MRTG by default measures bandwidth in bytes vs. bits. When you say "about the same" do you mean that what you see on MRTG stays the same or do you mean that an eqaul amount of additional bandwith start being consumed? 8 x 170 = 1360 -- very nearly a T-1. There is an option that can be set in your MRTG config file to change from bytes to bits.

c-p
New Member

Re: Utilizing T1 Bandwidth

To be honest, I measure at least two ways: MRTG and AnalogX's NetSTAT Live. Both show up as 170kb/sec (or around that measurement).
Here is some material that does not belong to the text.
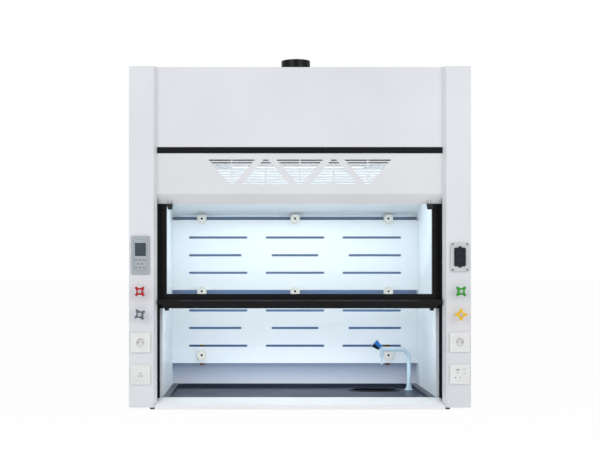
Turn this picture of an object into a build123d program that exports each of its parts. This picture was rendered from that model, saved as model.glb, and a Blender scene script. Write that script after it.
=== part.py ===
from build123d import *
import math
import os

# Benchtop fume hood. Millimetres, +Z up, +X to the user's right, the user stands at -Y.
# The origin is the centre of the base's underside.

os.makedirs("parts", exist_ok=True)

# Overall size of the cabinet
hood_width = 1500.0
hood_depth = 850.0
hood_height = 1505.0
skin = 2.0
seam = 0.3
running_clearance = 0.05

# Base frame
base_thickness = 8.0
base_inset = 92.0
base_rail_height = 16.0

# Front posts
post_width = 108.0
post_bevel_width = 13.0
post_bevel_depth = 26.0
post_return_depth = 35.0
post_side_depth = 60.0
roof_slot_end_gap = 5.0
roof_slot_side_gap = 6.0
left_fitting_inset = 51.0
right_fitting_inset = 50.0

# Header above the opening
header_setback = 25.0
header_flange_depth = 20.0
upper_panel_bottom = 1153.0
trim_height = 27.0
trim_thickness = 8.0
trim_stand_out = 1.0
trim_edge = 1.0
fold_radius = 3.0
opening_top = 905.0
lip_start = 948.0
lip_depth = 58.0
lip_bend_radius = 18.0

# Slots in the grille panel
grille_rows = 10
grille_top_row = 1095.0
grille_row_pitch = 11.36
grille_slot_height = 5.5
grille_rib = 5.5
grille_half_width = 100.0
grille_row_taper = 9.75
grille_pitch = 150.0
grille_triangles = 5
grille_plain_rows = 2

# Sill
sill_end_gap = 4.0
sill_bend_radii = (4.0, 3.0, 2.5)
sill_apron_height = 18.0
sill_top = 44.5
sill_slope_depth = 80.0
sill_back_depth = 84.7
sill_foot_gap = 0.5
sill_mitre_depth = 18.0

# Chamber
chamber_inset = 140.0
chamber_front = 97.0
chamber_back_gap = 79.0
liner_thickness = 6.0
rear_liner_thickness = 4.0
ceiling_height = 1085.0
ceiling_thickness = 4.0

# Worktop and cup sink
worktop_top = 44.0
worktop_rim = 29.0
dish_floor = 27.0
dish_fillet = 4.0
sink_inset = 227.0
sink_back_gap = 178.0
sink_length = 251.0
sink_width = 141.0
sink_flange = 16.0
sink_flange_thickness = 3.0
sink_wall = 2.5
sink_bottom = 1.0
sink_cut_gap = 0.5

# Baffles and their knobs
baffle_gap = 71.0
baffle_thickness = 4.0
lower_baffle_bottom = 151.0
lower_baffle_top = 484.0
middle_baffle_bottom = 514.0
middle_baffle_top = 861.0
upper_baffle_bottom = 878.0
upper_baffle_flange = 12.0
upper_baffle_setback = 25.0
upper_baffle_knee_run = 295.0
upper_baffle_knee_height = 988.0
upper_baffle_top_run = 100.0
slot_height = 11.0
slot_inner_x = 236.0
slot_end_inset = 83.5
short_slot_inner_x = 265.5
centre_slot_half = 145.5
short_centre_slot_half = 116.5
middle_slot_heights = (774.0, 686.0, 599.0)
lower_slot_heights = (412.0, 325.0, 237.0)
knob_inset = 148.0
knob_diameter = 48.0
knob_thickness = 20.0
knob_hole = 12.0
knob_hole_depth = 10.0
knob_stem = 10.0
bottom_knob_rise = 40.0
middle_knob_rise = 23.0
top_knob_rise = 6.0
scallop_count = 8
scallop_radius = 5.0
bracket_width = 21.0
bracket_sheet = 2.0
bottom_bracket_reach = 50.0
middle_bracket_drop = 34.0
middle_bracket_reach = 18.0
top_bracket_drop = 26.0
top_bracket_reach = 9.0

# Access covers in the chamber sides
cover_front = 184.0
cover_back = 497.0
cover_bottom = 304.0
cover_top = 729.0
cover_corner = 40.0
cover_thickness = 3.0

# Sash
sash_front = 66.0
sash_thickness = 25.0
sash_side_gap = 2.0
sash_stile_width = 37.0
sash_bottom = 441.0
sash_height = 885.0
bottom_rail_height = 64.0
top_rail_height = 40.0
rail_wall = 2.5
glass_thickness = 6.0
groove_clearance = 0.3
groove_depth = 8.0
handle_top = 481.0
handle_front = 12.0
handle_wall = 5.0
handle_lip_height = 21.0
handle_grip_depth = 20.0
handle_end_inset = 18.0
handle_end_reach = 0.5
handle_edge = 4.0
handle_drop = 13.0
handle_chamfer = 8.0
cable_tab_end = 6.0
cable_tab_height = 20.0
cable_tab_thickness = 8.0
cable_tab_rise = 14.0
rail_cap_thickness = 3.0
rail_cap_margin = 6.0
sash_bumper_inset = 37.0
sash_bumper_length = 10.5
sash_bumper_top_radius = 10.0
sash_bumper_bottom_radius = 9.0

# Sash guides and the stops under the header
guide_lip_reach = 11.5
guide_back_lip_reach = 10.0
guide_wall = 3.0
guide_front_lip_depth = 35.0
guide_back_lip_depth = 61.0
guide_leg_front = 28.0
guide_bottom = 46.0
guide_top_gap = 10.0
guide_front_lip_gap = 3.0
stop_inset = 55.0
stop_depth_back = 43.0
stop_bottom = 879.0
stop_bottom_radius = 10.0
stop_top_radius = 13.5

# Counterbalance: cables, pulleys and counterweights
cable_inset = 98.0
cable_radius = 1.5
pulley_pitch_radius = 25.0
pulley_rim = 3.0
pulley_width = 10.0
pulley_drop = 65.0
pulley_bore_radius = 4.0
groove_radius = 1.8
lightening_holes = 5
lightening_radius = 4.0
lightening_circle = 14.0
rear_cable_gap = 150.0
bracket_cheek = 2.5
bracket_side_gap = 1.0
bracket_half_depth = 18.0
bracket_drop = 15.0
axle_head_radius = 6.0
axle_head = 2.0
weight_width = 52.0
weight_depth = 60.0
weight_corner = 4.0
weight_bottom = 450.0
weight_stud_radius = 4.0
weight_stud_length = 12.0
aluminium_density = 2.7e-6
glass_density = 2.5e-6
iron_density = 7.2e-6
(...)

The key here is to divide a normal copy process (say a set of folders equaling 1 gigabit in size) across more channels on the T1 to utilize it more or dedicate a certain amount of bandwidth for specific NETBIOS traffic.

Thanks,

c-p

New Member

Re: Utilizing T1 Bandwidth

As has been pointed out, Netstat Live is in bytes by default also. As for channelizing your T-1, that isn't really feasible. The 24 timeslots are from the old voice channel days. When you use a T-1 for purely digital traffic (non-frame relay of course), it is one big multiplexed pipe. I suspect that you are getting full utilization as it is now. Why don't you do some quick math and time the transfer. I suspect that you'll find the file transfers much more quickly than what youf calculations for a 170 kbits transfer would be. It will probably be around 15 minutes vs. the 2+ hours it would take at 170 kbits/sec.

Regards

New Member

Re: Utilizing T1 Bandwidth

Hi Chris,

Please check if you are measuring bits or bytes, both MRTG and X use BYTES out of the box. If this is true, 170KB x 8bits = 1.3Mbits per second, not bad on a 1.544Mbit channel, considering protocol overhead, acks/nacks etc.

New Member

Re: Utilizing T1 Bandwidth

Chris,

Could you please FTP that file and tell us what your bandwidth utilization is?

c-p
New Member

Re: Utilizing T1 Bandwidth

I wanted to complete this topic out.

After the adivse from everyone, we realized the T1 line is measured in bits (not bytes) and our line speed is doing well for us. I didn't realize it and overlooked that part.

Thanks to everyone for their help,

c-p

New Member

Re: Utilizing T1 Bandwidth

c-p,

That is very kind of you to write back and close things out. So many times people just drop off the air once they find the problem.